Friday, January 18, 2008

First short done.


It's done. On dvd in all its glory. All its glitches. All the missed lighting opportunities. The small serendipity moments that made up for all the short comings of having such a small crew and so little experience and knowledge. But I can say, it's done. I know I could edit it forever. Reshoot scenes I failed to light. Reperform voiceover. Record folley. But, honestly, I'm sick of this project - working on it anyway. I think that's normal. I wrote the story in 1998 as a short for freshman creative writing. Dusted it off and revised it during my short MFA stint. Made it great. Failed making my first short last year.

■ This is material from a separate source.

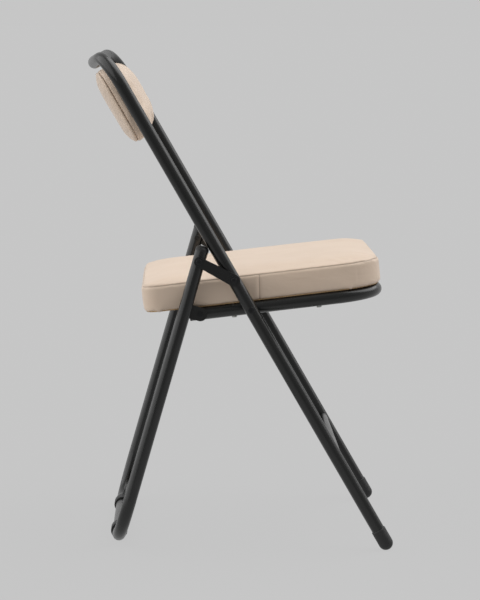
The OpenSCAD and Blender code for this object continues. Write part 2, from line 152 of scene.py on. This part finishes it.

But in the past year I've been determined to produce something - to learn - to see a story, a string of words and sounds and encrypted images come alive before my eyes - and eventually the eyes of others. Watering Stones always has been the story I've previsualized most. Sure, it could use some touches...but one day, I'll look back at this short and wonder how the hell I pulled it off...knowing little if anything about actual production, having little if anything besides a great story, determination, and a few great friends to guide me through, and an awesome wife to kick me in the ass whenever I doubted myself. (not to mention awesome kids! - as seen in the film). I don't often lift my creations up with confidence like this...but that's just another thing I better get used to doing...because if I can't...who the hell will. Thanks to all that inspired this effort...you all know who you are.